> _Goal_: In the entries that follow, the first line to write out is the one containing "Turn this picture", and the last is the one containing "const GROWTH_DROOP = 11.1;". Reproduce that stretch exactly, with nothing before or after it.

> _Stored data_:
+++++
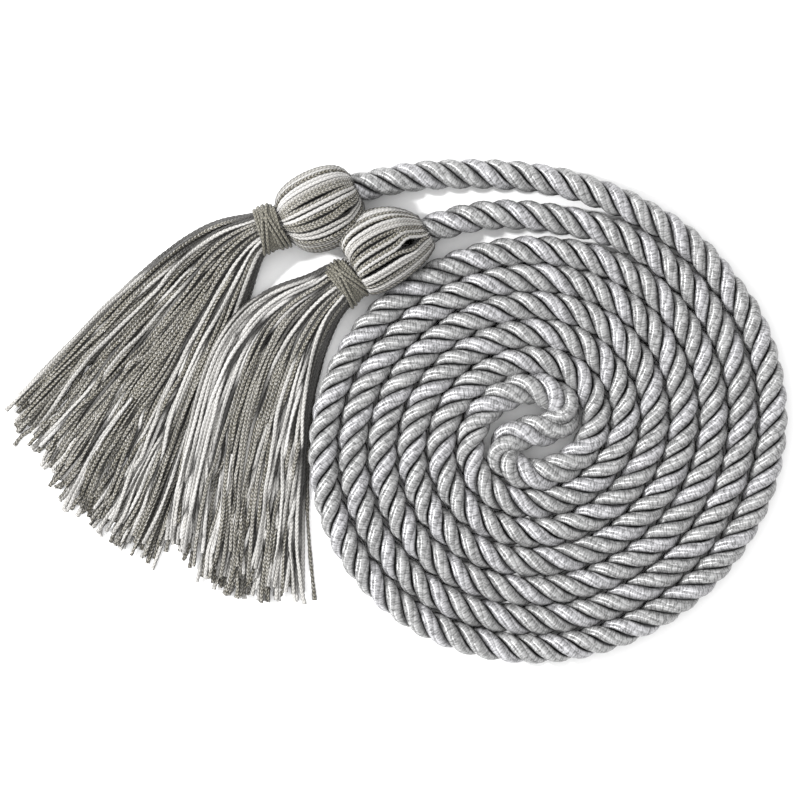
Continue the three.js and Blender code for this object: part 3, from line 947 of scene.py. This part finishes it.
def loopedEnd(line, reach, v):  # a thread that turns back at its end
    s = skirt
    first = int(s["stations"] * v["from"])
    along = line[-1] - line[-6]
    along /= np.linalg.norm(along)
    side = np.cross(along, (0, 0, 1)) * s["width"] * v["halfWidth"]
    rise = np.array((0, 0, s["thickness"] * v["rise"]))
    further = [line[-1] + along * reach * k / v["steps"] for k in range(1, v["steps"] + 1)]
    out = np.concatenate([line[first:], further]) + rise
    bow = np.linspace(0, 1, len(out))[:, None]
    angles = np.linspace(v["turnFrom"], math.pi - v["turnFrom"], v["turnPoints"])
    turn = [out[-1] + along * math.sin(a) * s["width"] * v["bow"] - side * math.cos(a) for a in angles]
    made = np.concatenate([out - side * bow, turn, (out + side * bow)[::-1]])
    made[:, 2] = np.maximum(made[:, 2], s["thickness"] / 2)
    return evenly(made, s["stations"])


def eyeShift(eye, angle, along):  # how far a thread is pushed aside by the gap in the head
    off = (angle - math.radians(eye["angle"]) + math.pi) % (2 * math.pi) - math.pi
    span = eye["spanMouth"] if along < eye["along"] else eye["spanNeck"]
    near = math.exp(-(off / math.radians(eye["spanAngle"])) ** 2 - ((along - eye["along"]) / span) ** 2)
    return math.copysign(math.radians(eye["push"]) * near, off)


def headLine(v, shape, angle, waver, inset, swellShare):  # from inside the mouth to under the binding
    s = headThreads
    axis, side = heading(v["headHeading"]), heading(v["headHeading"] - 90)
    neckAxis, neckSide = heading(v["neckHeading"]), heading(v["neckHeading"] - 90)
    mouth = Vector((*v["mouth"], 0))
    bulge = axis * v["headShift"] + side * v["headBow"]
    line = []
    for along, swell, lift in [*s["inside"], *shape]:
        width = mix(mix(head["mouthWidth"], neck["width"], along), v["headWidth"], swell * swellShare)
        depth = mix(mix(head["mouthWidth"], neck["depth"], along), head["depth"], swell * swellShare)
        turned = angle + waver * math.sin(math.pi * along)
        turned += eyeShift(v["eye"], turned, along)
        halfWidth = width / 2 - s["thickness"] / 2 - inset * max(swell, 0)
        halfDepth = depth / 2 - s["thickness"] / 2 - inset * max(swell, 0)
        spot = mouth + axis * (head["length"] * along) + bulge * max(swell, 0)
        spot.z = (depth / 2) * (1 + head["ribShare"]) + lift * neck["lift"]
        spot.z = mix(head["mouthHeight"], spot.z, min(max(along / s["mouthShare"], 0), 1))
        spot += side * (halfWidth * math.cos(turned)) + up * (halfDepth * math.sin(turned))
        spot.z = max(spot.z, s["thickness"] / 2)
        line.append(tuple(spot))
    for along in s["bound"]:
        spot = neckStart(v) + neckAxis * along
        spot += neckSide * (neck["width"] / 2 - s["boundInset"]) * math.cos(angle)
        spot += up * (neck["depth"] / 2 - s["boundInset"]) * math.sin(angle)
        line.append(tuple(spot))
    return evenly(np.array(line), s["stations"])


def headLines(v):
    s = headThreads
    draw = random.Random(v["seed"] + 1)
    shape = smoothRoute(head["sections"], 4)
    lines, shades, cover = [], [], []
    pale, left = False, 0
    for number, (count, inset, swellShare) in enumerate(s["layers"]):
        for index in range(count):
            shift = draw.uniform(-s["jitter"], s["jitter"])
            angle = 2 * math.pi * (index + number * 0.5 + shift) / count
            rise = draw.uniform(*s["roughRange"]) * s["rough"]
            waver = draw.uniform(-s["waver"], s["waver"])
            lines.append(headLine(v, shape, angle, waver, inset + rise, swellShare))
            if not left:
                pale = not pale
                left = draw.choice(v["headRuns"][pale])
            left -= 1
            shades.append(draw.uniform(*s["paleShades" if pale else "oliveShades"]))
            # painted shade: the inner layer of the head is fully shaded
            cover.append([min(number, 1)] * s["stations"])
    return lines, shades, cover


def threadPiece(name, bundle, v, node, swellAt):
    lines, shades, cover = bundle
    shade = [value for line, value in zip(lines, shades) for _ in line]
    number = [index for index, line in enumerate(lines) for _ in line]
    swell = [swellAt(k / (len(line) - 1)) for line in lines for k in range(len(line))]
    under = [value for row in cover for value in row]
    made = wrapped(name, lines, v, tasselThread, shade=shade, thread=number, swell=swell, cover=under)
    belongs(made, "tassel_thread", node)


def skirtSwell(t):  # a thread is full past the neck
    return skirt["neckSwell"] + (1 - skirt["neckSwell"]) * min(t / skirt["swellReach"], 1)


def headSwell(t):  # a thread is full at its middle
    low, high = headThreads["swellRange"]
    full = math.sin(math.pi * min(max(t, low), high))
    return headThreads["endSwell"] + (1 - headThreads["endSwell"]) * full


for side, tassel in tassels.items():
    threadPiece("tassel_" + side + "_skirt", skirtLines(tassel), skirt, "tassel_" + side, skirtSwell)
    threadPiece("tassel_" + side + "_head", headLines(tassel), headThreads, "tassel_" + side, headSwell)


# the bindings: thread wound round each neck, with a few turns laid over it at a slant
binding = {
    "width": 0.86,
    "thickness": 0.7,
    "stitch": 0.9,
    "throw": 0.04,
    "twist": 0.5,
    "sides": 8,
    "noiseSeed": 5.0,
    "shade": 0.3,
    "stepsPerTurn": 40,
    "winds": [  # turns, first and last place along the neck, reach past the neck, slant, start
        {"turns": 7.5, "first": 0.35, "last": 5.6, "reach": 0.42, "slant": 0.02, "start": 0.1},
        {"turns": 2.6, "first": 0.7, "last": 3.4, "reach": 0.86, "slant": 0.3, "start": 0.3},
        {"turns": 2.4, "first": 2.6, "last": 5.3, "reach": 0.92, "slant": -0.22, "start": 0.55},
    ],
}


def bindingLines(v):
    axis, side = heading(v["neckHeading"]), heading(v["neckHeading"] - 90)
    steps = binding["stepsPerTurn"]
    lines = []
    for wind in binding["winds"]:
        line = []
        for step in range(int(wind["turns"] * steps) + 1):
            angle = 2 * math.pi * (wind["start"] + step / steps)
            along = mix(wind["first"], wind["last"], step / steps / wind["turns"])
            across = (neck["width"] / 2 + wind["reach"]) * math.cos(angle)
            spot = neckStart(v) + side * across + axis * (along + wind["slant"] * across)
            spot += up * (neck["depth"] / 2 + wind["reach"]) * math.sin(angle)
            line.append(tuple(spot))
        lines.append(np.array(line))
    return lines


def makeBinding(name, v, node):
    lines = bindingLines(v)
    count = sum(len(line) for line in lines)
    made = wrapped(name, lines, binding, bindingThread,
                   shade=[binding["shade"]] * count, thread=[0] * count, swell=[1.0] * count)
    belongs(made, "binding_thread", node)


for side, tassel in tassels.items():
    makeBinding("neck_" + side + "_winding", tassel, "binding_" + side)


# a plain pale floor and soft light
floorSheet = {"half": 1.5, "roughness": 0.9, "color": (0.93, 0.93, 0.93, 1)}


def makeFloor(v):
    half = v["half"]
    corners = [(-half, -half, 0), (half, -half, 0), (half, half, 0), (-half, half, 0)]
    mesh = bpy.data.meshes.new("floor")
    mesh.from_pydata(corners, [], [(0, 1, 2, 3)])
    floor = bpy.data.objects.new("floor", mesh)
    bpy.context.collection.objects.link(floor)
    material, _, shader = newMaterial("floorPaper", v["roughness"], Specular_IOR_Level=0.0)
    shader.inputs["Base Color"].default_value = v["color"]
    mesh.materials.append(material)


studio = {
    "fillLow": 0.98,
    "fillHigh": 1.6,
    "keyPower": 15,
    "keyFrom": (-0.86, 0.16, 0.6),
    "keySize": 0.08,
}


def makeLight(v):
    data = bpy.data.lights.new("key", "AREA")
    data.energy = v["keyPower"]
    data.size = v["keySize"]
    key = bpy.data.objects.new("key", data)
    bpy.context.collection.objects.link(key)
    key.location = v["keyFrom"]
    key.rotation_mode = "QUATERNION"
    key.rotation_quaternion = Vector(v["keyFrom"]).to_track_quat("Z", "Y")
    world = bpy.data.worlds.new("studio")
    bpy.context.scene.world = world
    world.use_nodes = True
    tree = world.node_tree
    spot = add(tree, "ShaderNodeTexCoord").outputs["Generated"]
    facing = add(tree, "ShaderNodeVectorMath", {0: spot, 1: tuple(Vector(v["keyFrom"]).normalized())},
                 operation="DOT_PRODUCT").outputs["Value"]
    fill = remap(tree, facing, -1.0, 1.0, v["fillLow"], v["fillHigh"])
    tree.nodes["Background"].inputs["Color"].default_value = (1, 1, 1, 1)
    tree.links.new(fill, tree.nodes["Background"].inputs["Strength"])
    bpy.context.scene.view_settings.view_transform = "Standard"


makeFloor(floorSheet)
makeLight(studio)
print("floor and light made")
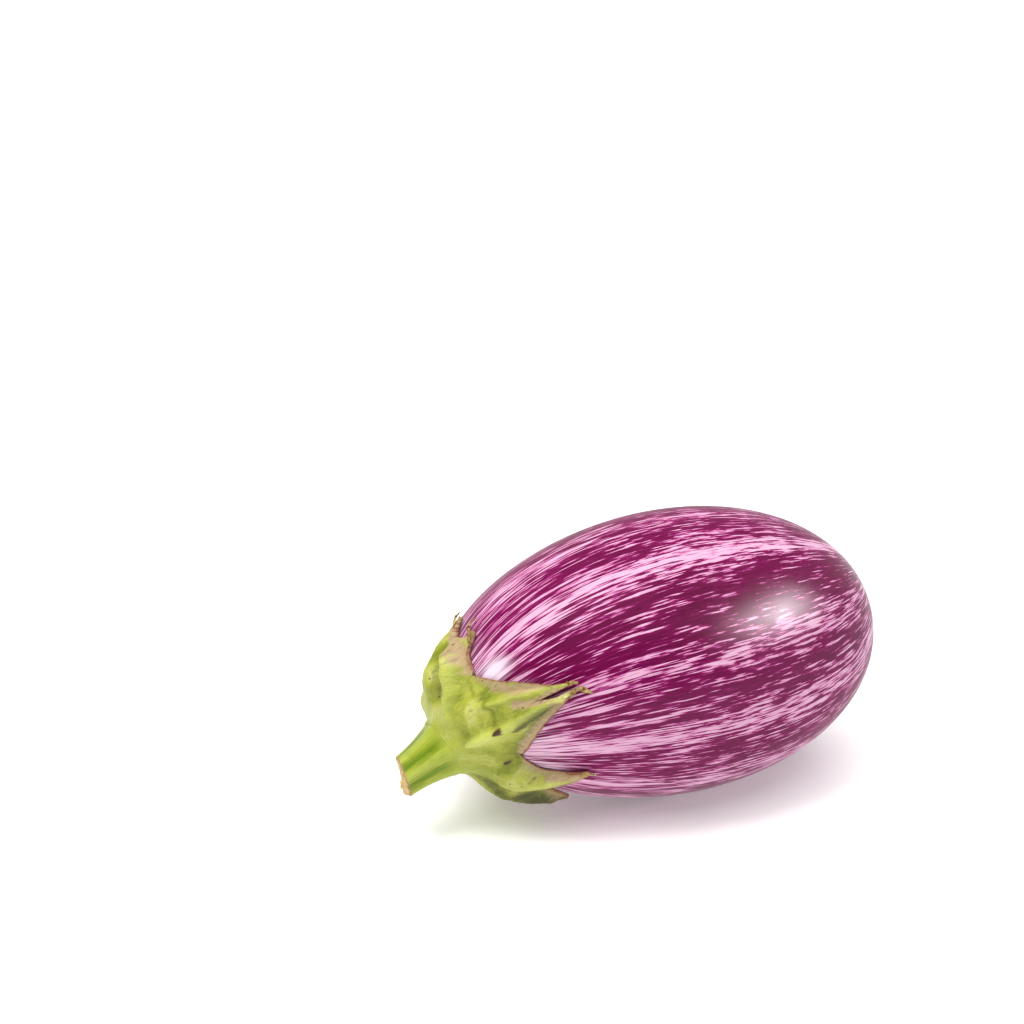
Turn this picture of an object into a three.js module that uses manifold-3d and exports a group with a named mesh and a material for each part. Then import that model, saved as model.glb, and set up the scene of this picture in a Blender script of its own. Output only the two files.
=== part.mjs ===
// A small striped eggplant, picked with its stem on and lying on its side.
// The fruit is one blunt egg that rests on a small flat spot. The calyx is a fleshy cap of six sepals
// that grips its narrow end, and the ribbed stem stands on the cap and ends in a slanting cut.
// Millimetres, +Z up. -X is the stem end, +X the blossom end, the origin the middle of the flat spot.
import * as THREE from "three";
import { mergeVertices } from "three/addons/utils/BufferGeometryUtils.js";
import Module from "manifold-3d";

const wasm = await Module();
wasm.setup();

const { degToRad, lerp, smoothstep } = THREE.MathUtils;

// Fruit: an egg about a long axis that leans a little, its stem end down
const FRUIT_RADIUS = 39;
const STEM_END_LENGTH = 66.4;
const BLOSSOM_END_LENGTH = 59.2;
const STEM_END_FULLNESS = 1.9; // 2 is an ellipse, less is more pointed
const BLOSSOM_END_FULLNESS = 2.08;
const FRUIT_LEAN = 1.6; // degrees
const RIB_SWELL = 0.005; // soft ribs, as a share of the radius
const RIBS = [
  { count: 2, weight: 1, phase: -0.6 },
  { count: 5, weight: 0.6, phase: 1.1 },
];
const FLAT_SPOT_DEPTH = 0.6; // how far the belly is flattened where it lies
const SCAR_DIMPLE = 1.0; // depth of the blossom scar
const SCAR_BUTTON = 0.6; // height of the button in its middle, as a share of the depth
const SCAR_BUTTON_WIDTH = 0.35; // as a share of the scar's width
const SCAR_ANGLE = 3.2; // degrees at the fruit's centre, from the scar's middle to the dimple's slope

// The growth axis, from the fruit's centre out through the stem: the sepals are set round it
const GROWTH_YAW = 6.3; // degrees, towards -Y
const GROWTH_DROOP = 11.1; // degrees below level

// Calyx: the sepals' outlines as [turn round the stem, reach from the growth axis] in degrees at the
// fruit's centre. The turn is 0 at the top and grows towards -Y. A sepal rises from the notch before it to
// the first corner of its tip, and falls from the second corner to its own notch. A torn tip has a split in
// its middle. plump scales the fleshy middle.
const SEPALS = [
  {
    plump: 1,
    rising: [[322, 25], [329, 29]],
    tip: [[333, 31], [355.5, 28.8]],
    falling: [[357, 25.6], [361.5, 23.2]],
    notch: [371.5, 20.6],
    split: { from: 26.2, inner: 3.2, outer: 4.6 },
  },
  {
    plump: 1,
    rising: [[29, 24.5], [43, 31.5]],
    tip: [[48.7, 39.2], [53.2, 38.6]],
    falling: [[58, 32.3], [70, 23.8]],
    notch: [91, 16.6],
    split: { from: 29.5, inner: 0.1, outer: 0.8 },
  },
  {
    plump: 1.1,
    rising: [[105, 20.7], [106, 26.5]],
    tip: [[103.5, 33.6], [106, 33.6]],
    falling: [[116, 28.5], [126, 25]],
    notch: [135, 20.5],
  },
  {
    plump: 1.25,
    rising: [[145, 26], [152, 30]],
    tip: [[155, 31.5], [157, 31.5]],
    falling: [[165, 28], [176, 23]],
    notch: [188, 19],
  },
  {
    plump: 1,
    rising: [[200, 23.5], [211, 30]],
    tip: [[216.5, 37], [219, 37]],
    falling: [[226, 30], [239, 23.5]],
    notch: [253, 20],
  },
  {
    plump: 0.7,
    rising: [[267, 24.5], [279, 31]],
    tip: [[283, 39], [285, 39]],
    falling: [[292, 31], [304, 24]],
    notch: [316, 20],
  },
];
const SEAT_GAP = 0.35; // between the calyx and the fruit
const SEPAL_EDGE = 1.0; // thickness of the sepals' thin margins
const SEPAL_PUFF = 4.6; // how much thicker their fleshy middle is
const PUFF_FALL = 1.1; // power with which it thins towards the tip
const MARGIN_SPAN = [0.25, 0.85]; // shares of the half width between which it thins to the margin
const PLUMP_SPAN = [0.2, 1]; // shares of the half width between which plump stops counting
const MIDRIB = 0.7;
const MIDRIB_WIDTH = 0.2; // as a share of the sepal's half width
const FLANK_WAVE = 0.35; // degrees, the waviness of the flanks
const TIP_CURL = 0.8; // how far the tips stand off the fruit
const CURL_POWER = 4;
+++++
> _Result for this task_:
Turn this picture of an object into a three.js module that uses manifold-3d and exports a group with a named mesh and a material for each part. Then import that model, saved as model.glb, and set up the scene of this picture in a Blender script of its own. Output only the two files.
=== part.mjs ===
// A small striped eggplant, picked with its stem on and lying on its side.
// The fruit is one blunt egg that rests on a small flat spot. The calyx is a fleshy cap of six sepals
// that grips its narrow end, and the ribbed stem stands on the cap and ends in a slanting cut.
// Millimetres, +Z up. -X is the stem end, +X the blossom end, the origin the middle of the flat spot.
import * as THREE from "three";
import { mergeVertices } from "three/addons/utils/BufferGeometryUtils.js";
import Module from "manifold-3d";

const wasm = await Module();
wasm.setup();

const { degToRad, lerp, smoothstep } = THREE.MathUtils;

// Fruit: an egg about a long axis that leans a little, its stem end down
const FRUIT_RADIUS = 39;
const STEM_END_LENGTH = 66.4;
const BLOSSOM_END_LENGTH = 59.2;
const STEM_END_FULLNESS = 1.9; // 2 is an ellipse, less is more pointed
const BLOSSOM_END_FULLNESS = 2.08;
const FRUIT_LEAN = 1.6; // degrees
const RIB_SWELL = 0.005; // soft ribs, as a share of the radius
const RIBS = [
  { count: 2, weight: 1, phase: -0.6 },
  { count: 5, weight: 0.6, phase: 1.1 },
];
const FLAT_SPOT_DEPTH = 0.6; // how far the belly is flattened where it lies
const SCAR_DIMPLE = 1.0; // depth of the blossom scar
const SCAR_BUTTON = 0.6; // height of the button in its middle, as a share of the depth
const SCAR_BUTTON_WIDTH = 0.35; // as a share of the scar's width
const SCAR_ANGLE = 3.2; // degrees at the fruit's centre, from the scar's middle to the dimple's slope

// The growth axis, from the fruit's centre out through the stem: the sepals are set round it
const GROWTH_YAW = 6.3; // degrees, towards -Y
const GROWTH_DROOP = 11.1; // degrees below level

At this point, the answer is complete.